As clinicians, we propose treatment options on a regular basis during clinical practice. In doing so, we provide a diagnosis, then a treatment option, followed in an ideal setting by review of the procedure details, proposed benefits, associated risks, and alternatives to consider. After answering questions that may have come up, we allow our patients to make an informed decision to proceed in a neutral setting. This is the ideal! Sadly, this is not the reality!
Providers are expected to see more patients in less time, and as such redundant tasks such as consenting are impacted adversely. They may be delegated to an assistant. The information may be truncated.

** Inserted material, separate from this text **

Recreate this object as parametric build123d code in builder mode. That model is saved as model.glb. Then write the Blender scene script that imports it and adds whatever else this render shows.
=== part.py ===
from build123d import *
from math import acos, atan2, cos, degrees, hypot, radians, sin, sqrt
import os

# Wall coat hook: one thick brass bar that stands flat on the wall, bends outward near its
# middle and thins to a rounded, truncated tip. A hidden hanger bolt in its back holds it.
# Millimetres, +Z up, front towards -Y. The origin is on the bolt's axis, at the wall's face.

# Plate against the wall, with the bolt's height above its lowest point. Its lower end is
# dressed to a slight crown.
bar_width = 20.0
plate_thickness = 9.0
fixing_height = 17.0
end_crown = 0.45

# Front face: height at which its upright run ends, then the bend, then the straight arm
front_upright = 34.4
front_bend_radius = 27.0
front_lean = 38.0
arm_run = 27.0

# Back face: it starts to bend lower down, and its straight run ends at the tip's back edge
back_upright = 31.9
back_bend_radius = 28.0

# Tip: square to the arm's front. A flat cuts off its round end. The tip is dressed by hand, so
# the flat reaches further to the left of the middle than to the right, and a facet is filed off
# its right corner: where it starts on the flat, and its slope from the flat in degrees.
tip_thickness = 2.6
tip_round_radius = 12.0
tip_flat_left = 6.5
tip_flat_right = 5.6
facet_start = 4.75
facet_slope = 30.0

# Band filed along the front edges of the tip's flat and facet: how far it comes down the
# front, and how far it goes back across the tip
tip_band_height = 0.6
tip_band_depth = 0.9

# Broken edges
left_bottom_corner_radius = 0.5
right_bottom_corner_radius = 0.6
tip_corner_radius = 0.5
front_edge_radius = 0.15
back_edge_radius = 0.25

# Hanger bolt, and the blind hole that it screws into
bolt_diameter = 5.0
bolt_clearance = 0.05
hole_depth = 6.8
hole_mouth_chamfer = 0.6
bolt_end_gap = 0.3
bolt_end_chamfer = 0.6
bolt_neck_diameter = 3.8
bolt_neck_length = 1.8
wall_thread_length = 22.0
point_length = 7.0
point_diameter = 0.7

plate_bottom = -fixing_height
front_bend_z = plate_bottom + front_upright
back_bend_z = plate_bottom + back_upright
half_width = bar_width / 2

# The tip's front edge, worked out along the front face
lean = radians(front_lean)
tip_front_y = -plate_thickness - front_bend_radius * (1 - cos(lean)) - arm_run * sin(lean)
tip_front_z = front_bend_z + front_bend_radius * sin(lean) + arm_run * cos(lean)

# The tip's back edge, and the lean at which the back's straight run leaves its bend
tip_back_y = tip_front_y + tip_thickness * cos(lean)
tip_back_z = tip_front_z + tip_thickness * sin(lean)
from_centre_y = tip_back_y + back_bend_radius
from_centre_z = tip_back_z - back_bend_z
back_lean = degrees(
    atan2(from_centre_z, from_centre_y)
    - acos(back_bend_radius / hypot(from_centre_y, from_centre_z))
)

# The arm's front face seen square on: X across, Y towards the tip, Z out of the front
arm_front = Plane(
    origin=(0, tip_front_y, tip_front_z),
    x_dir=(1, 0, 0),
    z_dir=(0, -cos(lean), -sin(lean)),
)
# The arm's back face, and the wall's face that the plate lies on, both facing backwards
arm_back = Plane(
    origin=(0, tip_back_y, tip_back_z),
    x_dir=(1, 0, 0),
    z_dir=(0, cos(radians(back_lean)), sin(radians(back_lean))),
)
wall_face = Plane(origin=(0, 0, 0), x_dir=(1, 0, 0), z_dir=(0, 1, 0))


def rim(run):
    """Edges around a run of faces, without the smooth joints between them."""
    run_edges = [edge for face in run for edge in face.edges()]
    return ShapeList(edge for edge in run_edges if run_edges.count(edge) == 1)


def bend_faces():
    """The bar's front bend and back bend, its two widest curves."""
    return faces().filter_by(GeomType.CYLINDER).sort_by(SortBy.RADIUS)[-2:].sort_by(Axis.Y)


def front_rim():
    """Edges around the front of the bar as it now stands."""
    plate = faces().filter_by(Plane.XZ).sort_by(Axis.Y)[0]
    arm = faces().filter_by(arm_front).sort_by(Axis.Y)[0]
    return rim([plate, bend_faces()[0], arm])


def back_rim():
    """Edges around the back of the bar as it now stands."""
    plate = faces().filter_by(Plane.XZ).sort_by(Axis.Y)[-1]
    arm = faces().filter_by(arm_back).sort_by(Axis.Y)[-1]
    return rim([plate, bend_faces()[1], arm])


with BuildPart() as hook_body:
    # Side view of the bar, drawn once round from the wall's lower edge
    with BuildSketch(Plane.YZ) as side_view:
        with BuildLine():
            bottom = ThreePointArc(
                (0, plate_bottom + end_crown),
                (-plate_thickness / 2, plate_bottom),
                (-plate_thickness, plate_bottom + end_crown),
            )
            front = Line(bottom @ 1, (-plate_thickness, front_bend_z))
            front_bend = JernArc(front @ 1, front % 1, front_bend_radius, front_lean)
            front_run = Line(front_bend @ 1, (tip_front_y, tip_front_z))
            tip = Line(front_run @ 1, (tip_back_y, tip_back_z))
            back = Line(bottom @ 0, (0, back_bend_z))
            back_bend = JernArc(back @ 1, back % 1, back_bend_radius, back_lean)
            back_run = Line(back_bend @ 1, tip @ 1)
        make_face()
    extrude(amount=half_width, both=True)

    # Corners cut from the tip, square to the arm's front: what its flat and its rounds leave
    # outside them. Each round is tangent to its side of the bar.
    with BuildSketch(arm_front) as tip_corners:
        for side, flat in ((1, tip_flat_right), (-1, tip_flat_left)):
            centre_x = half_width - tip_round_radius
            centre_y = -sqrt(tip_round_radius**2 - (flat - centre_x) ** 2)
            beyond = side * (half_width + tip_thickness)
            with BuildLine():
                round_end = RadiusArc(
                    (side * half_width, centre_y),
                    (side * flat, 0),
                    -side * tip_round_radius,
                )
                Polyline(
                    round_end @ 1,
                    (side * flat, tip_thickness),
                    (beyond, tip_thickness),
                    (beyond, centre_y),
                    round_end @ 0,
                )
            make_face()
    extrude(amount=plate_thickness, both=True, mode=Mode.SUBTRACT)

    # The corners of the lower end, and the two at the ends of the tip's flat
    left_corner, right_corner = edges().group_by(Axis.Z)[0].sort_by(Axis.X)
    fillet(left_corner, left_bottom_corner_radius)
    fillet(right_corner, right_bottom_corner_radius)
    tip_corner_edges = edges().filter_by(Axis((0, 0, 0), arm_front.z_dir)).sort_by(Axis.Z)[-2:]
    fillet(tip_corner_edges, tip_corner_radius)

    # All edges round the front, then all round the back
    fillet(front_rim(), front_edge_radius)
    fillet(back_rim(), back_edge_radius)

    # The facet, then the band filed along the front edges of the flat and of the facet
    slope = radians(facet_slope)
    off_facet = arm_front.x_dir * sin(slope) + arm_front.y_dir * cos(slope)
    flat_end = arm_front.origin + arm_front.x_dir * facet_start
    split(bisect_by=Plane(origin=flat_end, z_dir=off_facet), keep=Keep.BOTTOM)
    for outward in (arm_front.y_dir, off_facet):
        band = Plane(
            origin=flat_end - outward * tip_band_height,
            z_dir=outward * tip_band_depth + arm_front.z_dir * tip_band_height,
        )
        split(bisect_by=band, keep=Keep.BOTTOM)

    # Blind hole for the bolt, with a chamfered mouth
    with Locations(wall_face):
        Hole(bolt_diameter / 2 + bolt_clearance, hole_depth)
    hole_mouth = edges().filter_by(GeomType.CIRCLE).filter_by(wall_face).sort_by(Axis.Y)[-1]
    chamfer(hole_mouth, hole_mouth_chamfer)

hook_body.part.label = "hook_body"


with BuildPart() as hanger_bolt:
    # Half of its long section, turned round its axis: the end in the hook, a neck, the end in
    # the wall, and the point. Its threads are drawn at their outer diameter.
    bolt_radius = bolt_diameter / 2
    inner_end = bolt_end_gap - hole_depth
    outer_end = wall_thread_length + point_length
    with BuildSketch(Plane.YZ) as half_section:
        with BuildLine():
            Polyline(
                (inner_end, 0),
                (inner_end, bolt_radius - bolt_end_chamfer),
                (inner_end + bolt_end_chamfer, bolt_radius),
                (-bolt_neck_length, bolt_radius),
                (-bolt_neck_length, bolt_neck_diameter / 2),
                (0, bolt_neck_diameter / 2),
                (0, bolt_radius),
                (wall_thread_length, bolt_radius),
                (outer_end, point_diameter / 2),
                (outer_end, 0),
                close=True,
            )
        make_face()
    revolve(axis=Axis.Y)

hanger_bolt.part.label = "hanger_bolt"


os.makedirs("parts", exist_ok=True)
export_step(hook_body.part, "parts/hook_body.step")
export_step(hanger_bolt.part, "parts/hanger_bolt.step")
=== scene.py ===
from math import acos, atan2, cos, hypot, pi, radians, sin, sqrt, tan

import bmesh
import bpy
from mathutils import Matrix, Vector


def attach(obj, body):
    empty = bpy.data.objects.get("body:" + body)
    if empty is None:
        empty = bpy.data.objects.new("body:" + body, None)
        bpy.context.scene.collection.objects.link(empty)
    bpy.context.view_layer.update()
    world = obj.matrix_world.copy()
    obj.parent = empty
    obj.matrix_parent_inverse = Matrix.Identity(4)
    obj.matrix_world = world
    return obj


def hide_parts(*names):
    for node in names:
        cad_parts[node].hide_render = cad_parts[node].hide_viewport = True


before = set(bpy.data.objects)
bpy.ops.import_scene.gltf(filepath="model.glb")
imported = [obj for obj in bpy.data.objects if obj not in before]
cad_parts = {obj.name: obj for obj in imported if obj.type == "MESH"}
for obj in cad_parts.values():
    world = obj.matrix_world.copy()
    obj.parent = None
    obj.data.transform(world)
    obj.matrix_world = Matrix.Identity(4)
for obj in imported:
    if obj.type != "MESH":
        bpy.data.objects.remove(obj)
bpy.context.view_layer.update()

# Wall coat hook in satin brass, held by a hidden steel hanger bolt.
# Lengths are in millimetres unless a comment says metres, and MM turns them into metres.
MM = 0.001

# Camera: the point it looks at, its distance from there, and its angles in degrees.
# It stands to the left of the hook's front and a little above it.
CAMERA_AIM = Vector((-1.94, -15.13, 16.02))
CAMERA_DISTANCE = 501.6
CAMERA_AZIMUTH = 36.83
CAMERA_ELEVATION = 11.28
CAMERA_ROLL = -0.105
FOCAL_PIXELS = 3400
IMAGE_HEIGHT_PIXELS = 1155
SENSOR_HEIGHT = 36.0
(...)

In addition, bias is an issue that permeates every facet of life, and the medical community is not exempt as I’ve personally seen how certain biases influenced the consent process often on the assumed level of education or socioeconomic status of a patient. Moreover, standardization (a required tenet of consenting) is not always present. Can we ensure that in the following scenarios the consent is done in the same manner with the same amount of detail:
- A clinician running behind in clinic with 3 patients waiting in other rooms
- A clinician who just experienced road-rage while parking the car before walking into the office
- A clinician seeing the last patient of the morning without any responsibilities at lunch
- A clinician meeting a couple with one of them being an attorney
- A clinician seeing a Spanish speaking patient and using his front desk staff as an interpreter
Couple this with the fact that a patient was just provided a diagnosis, and while processing that is now hit with a barrage of procedure related information, and is then asked to sign a consent form while still processing the original diagnosis. Did you know that up to 60% of patients walking out of a surgeon’s office could not recall the details of the counseling? It’s not surprising that these variables have created a perfect storm, where a good portion of the 20-25k malpractice suits filed in the US annually allege poor communications and failure to obtain true informed consent.

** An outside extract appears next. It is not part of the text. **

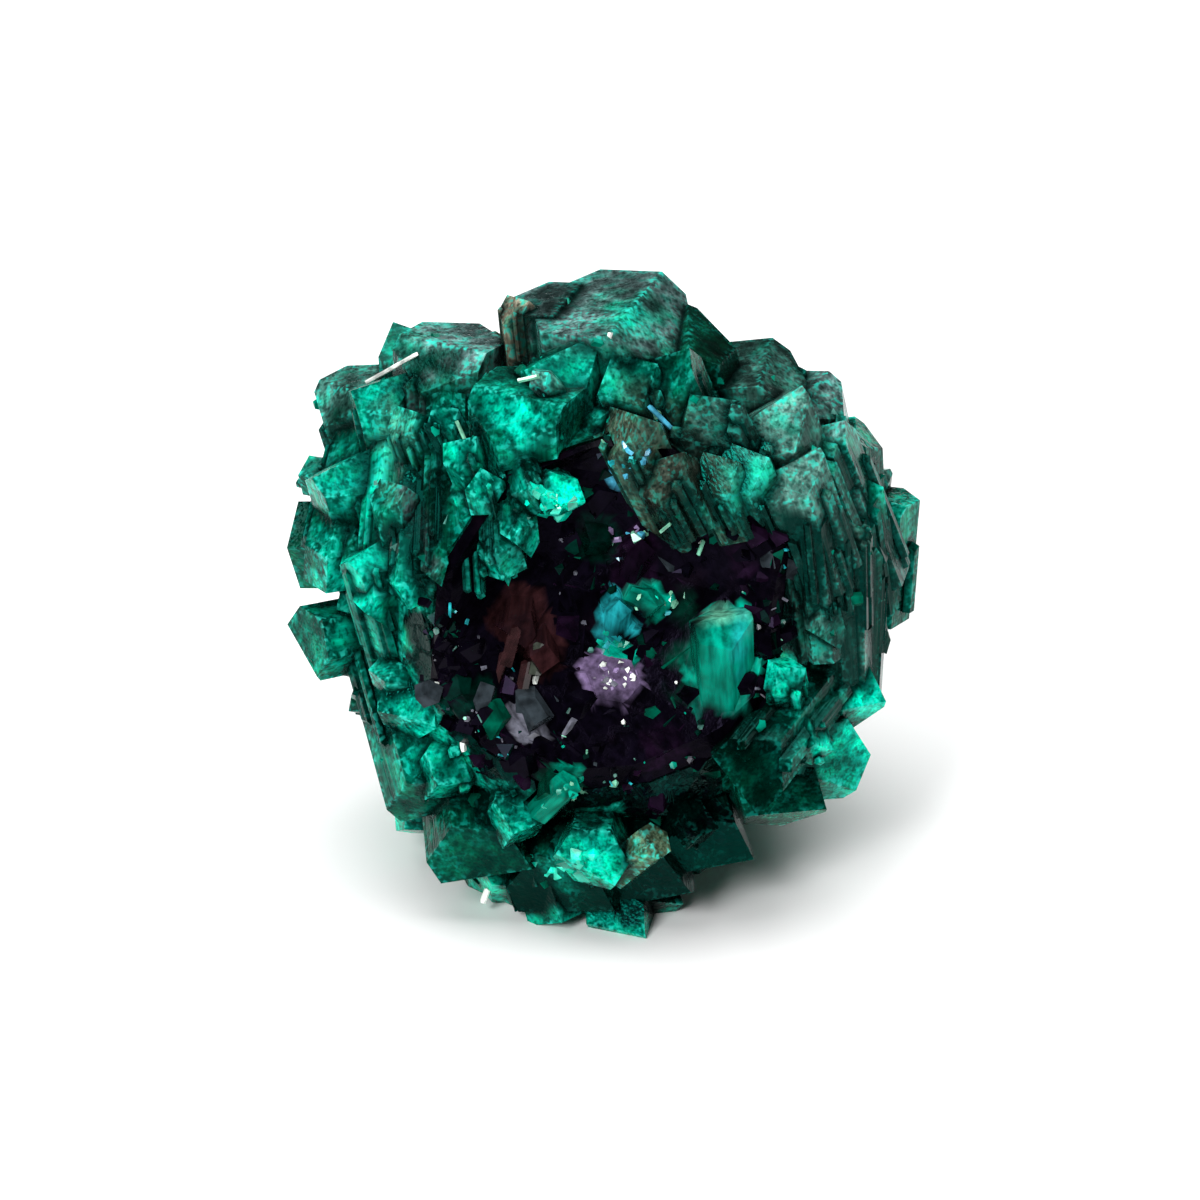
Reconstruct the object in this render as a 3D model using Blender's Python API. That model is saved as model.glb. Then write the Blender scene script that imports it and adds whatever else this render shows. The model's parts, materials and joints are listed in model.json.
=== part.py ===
"""Dioptase crystal cluster, 40 mm across, with a dark drusy hollow in its front.

Run with: blender --background --python part.py

The specimen has two pieces. The cluster is one body of intergrown emerald crystals. The druse is
the dark crust of small crystals that lines the hollow.

Crystals are laid out as they are seen from the front and 30 degrees above. A place is written in
millimetres as (right, up, near): to the right, up the picture, and towards the viewer, from the
middle of the specimen. The function seen() turns such a place into the part's own frame.
"""

import math
import random

import bmesh
import bpy
from mathutils import Matrix, Vector

MM = 0.001

# Driving dimensions, in millimetres and degrees
VIEW_ELEVATION = 30.0
BASE_HEIGHT = -16.6
HEART_RADII = (16.6, 14.6, 16.2)
HEART_ROUGHNESS = 0.045
FOOT_CENTRE = (-1.8, -2.6, -13.4)
FOOT_RADII = (9.4, 9.8, 6.2)
HOLLOW_CENTRE = (1.6, -4.4, 12.4)
HOLLOW_RADII = (14.0, 15.2, 5.4)
DRUSE_THICKNESS = 1.3
DRUSE_RIM = 0.1
GAP = 0.3
FLOOR_BLOCK = 80.0
SEED = 11

# How a crystal ends: the planes that cut its end, each as the plane's height on the axis as a
# share of the crystal's half width, its slope, and the way it faces, in degrees from the
# viewer's right. Rhombohedral faces slope 51 degrees and sit over every other prism edge.
RHOMB_SLOPE = 51.0
RHOMB = [(0.0, RHOMB_SLOPE, 30.0), (0.0, RHOMB_SLOPE, 150.0), (0.0, RHOMB_SLOPE, 270.0)]
FLAT = [(-0.04, 4.0, 50.0), (0.20, 42.0, 210.0)]
OBLIQUE = [(-0.10, 24.0, 95.0), (0.10, 40.0, 250.0)]
CHISEL = [(0.0, RHOMB_SLOPE, 30.0), (-0.15, 43.0, 200.0)]
PRISM_SIDES = 6
ROOT_TAPER = 0.94

# Each crystal is: tip (right, up, near), axis towards the tip (right, up, near), turn about
# the axis in degrees, width across corners, length, habit.
CROWN = [
    ((0.8, 18.8, 7.0), (-0.06, 0.90, 0.42), 128, 11.8, 20.0, FLAT),
    ((5.0, 16.9, 6.8), (-0.20, 0.87, 0.45), 100, 6.6, 16.0, OBLIQUE),
    ((-2.8, 15.6, 10.6), (-0.20, 0.86, 0.46), 34, 5.8, 12.0, OBLIQUE),
    ((0.8, 15.4, 11.2), (-0.34, 0.80, 0.49), 20, 5.0, 12.0, RHOMB),
    ((3.6, 15.2, 10.6), (-0.36, 0.80, 0.47), 50, 5.0, 14.0, CHISEL),
    ((1.2, 11.8, 13.2), (-0.40, 0.78, 0.48), 8, 4.6, 10.0, CHISEL),
    ((5.6, 12.8, 11.4), (-0.40, 0.79, 0.46), 28, 5.4, 13.0, RHOMB),
    ((3.6, 8.8, 13.6), (-0.42, 0.78, 0.46), 44, 4.4, 5.2, CHISEL),
    ((6.4, 9.2, 12.6), (-0.40, 0.78, 0.48), 12, 4.2, 6.0, RHOMB),
    ((-5.2, 19.0, 6.4), (-0.10, 0.90, 0.42), 12, 2.8, 8.0, CHISEL),
    ((-4.2, 14.2, 13.2), (-0.60, 0.60, 0.53), 12, 1.8, 4.0, RHOMB),
    ((-2.8, 19.0, 5.6), (-0.06, 0.90, 0.42), 128, 6.0, 14.0, FLAT),
]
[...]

These pain points were too negatively impactful not to have a solution. This is why I joined forces with a psychologist and attorney to revamp the consent process. We fundamentally agreed that it can and should be done better. As a result we created an interactive platform that was financially viable for the provider, while instrumentally improving the consenting and education process for the patient. We decided to reduce redundancy, mitigate the need to delegate, improve provider efficiency, and increase patient satisfaction. Thus, Confirmed Consent was born!
At Confirmed Consent:
- We educate patients in the clinician’s own words
- We empower patients by allowing them to make an informed decision in a neutral environment
- We allow an interactive experience so that no patients proceed without having all concerns addressed
- We reassure providers that the consent was truly an informed one by confirming the patient’s state of mind using a proprietary validated competency, cognition, understanding assessment
- We strive to ensure that no patient feels left out on the basis of hearing impairment, language barrier, or other disability that can be addressed with technology resources
We began Confirmed Consent with the above goals in mind, and have been fortunate to evolve the platform into a market-ready solution that is now endorsed by many of the country’s top patient safety and quality advocates, along with leading malpractice insurance carriers.